Leao claimed that the investigators have had people arrested “just because of my name”. Eight individuals had been charged solely because they were connected to her, she declared.

“They are trying to deceive the people!”, exclaimed Leao.

“Who?”, asked the judge.

“I don’t know”, she replied.

When Baptista asked her about houses she had purchased, apparently with the Privinvest money that had found its way into Mabunda’ account, Leao said “I am not going to speak about my private life here”.

She complained that at earlier stages in the investigation, the prosecutors had always asked about her real estate dealings, and not about the hidden debts.

The judge denied that any such distinction could be made. The public prosecutor, he pointed out, believed that the money used to buy the houses came from the debts, and so the court wanted to find out the source of her funds.

He noted that the scandal also involved the United States, since the money laundered by Privinvest went from First Gulf Bank in Abu Dhabi to a bank in New York, before ending up in Mabunda’s Maputo account. The Americans thus believed that their financial system had been abused.

Asked about the arrangements she had made whereby a three storey house she had bought in the Maputo suburb of Costa do Sol was being rented out for 160,000 meticais (about 2,500 US dollars) a month, Leao refused to give any names because she feared this could lead to further arrests.

Baptista pointed out that, although the state seized the house after Leao’s detention, the tenant had not been arrested, but was still living there and was still paying the rent.

The prosecution case is that the money sent by Privinvest via Fabiao Mabunda was, in reality, a large bribe (at least 9.5 million dollars) intended for Gregorio and Angela Leao.

Accused follows strategy of denial

Angela Leao, the wife of the General Director of Mozambique’s Security and Intelligence Service (SISE), under former President Armando Guebuza, on Thursday afternoon repeatedly denied that she has ever received money from the Abu Dhabi-based group, Privinvest but, on grounds of privacy, she refused to tell the Maputo City Court the source of her wealth.

Earlier in the week businessman Fabiao Mabunda had testified that the money he received from Privinvest (about 9.5 million dollars) was channeled to Angela Leao.

Now, in the 15th day of the trial of 19 people in connection with Mozambique’s largest ever financial scandal, known as the case of the “hidden debts”, Leao claimed that any dealing Mabunda may have had with Privinvest were nothing to do with her, and any email messages suggesting the contrary must have been forged.

On occasion, Leao was caught in an outright lie. She denied any relation with Antonio do Rosario, once the head of economic intelligence in SISE, and then the chairperson of all three fraudulent companies involved in the scandal, Proindicus, Ematum (Mozambique Tuna Company) and MAM (Mozambique Asset Management),

But prosecutor Sheila Marrengula had no difficulty in showing that she, Rosario and the head of the SISE projects and studies office, Cipriano Mutota, were founding partners in a company called Josire Investments. Faced with the evidence of this company’s registration. Leao backtracked and said that it had never been active.

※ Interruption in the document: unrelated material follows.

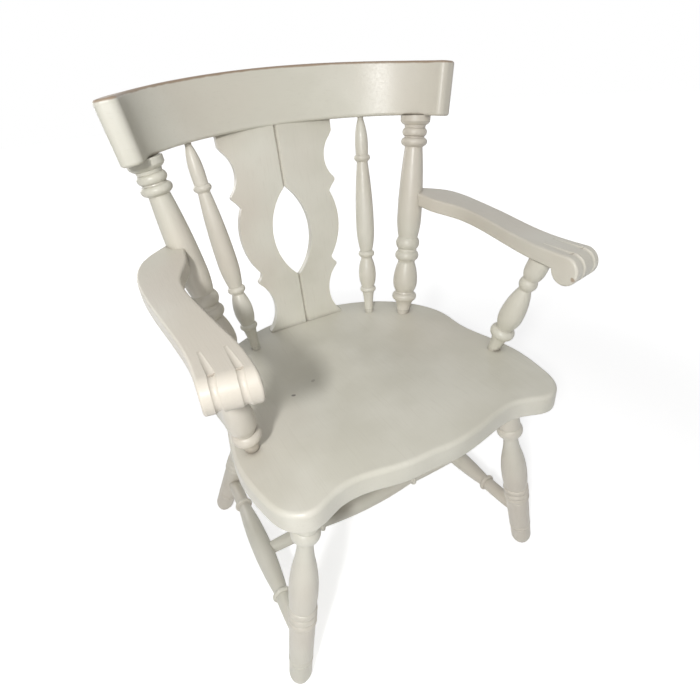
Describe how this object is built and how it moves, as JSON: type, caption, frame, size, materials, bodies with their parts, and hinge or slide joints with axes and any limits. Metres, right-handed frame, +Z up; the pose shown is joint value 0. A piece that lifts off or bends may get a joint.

Marrengula asked her about contracts she had supposedly signed with Mulepe, another SISE company headed by Mutota, in which she became a partner. The prosecution had been asking her for these contracts for almost three years.

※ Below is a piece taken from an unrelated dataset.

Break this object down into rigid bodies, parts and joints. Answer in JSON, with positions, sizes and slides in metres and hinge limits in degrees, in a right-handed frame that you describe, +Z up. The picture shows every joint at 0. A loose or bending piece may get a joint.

Leao said she could not provide the contracts, or any other paper work, because she was in prison. Marrengula pointed out that the prosecutors first asked for the contracts on 4 December 2018, and she was not detained until 7 March 2019. “You had three months to provide the documents, but you didn’t”, she said.

“In that period, I was being persecuted”, she claimed.

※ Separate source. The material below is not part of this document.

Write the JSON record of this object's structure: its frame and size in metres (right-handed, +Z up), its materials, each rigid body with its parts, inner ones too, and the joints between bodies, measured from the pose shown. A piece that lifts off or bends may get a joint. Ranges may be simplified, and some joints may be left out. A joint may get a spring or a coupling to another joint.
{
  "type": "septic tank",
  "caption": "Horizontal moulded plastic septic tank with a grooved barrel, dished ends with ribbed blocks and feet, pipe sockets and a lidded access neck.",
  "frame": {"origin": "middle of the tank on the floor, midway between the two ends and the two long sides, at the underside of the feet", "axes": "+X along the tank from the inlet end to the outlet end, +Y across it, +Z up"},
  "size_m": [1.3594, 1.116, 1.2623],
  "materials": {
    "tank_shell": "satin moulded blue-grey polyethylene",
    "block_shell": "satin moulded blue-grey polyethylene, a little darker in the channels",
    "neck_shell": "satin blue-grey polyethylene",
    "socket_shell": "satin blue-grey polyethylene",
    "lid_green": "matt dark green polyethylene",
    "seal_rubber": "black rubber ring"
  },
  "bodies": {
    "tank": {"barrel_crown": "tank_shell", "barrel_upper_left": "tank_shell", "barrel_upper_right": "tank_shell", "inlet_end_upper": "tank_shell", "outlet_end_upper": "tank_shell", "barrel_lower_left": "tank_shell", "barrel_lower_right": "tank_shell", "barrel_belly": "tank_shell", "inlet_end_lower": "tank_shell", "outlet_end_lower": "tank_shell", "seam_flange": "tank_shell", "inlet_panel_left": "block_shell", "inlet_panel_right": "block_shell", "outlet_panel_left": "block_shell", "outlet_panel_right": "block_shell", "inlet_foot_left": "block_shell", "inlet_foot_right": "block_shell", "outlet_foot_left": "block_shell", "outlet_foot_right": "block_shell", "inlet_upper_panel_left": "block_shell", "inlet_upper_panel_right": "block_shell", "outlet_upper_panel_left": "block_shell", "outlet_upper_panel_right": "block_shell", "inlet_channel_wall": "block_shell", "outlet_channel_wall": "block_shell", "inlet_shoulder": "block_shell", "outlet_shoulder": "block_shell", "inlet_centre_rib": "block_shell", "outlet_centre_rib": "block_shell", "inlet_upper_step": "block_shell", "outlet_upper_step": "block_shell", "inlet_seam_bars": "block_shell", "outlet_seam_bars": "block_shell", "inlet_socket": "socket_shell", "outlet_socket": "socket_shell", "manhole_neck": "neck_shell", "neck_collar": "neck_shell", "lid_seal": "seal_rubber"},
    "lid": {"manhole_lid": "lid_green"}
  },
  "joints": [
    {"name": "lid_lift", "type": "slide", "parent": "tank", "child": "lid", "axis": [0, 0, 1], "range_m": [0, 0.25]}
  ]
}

She admitted to making very large cash payments to Mabunda’s company, MMocambique Construcoes, which added up to at least 387 million meticais (over six million dollars at today’s exchange rate). She boasted that this was an understatement, and the real sums were much larger.

Leao denied that these sums had anything to do with Privinvest. Instead, they came from her own business activities. But she refused to give any details, on the grounds that such questions violated her private life.

As for the lack of any documentation for her alleged cash payments, Leao once again blamed this on the fact that she has been detained for more than two years. “I am under arrest. I am one of the living dead”, she said “I don’t know what I would find in my house”.

Repeatedly, Leao simply refused to answer questions on her financial affairs. She is within her right to refuse to answer – but those watching the trial may draw their own conclusion.

She complained of what she regarded as Marrengula’s “aggressive” line of questioning. “It’s as if she were saying ‘Yes! I’ve got her~!”, she alleged.

Judge Efigenio Baptista was not impressed. “This court is not a cat and mouse game”, he told Leao.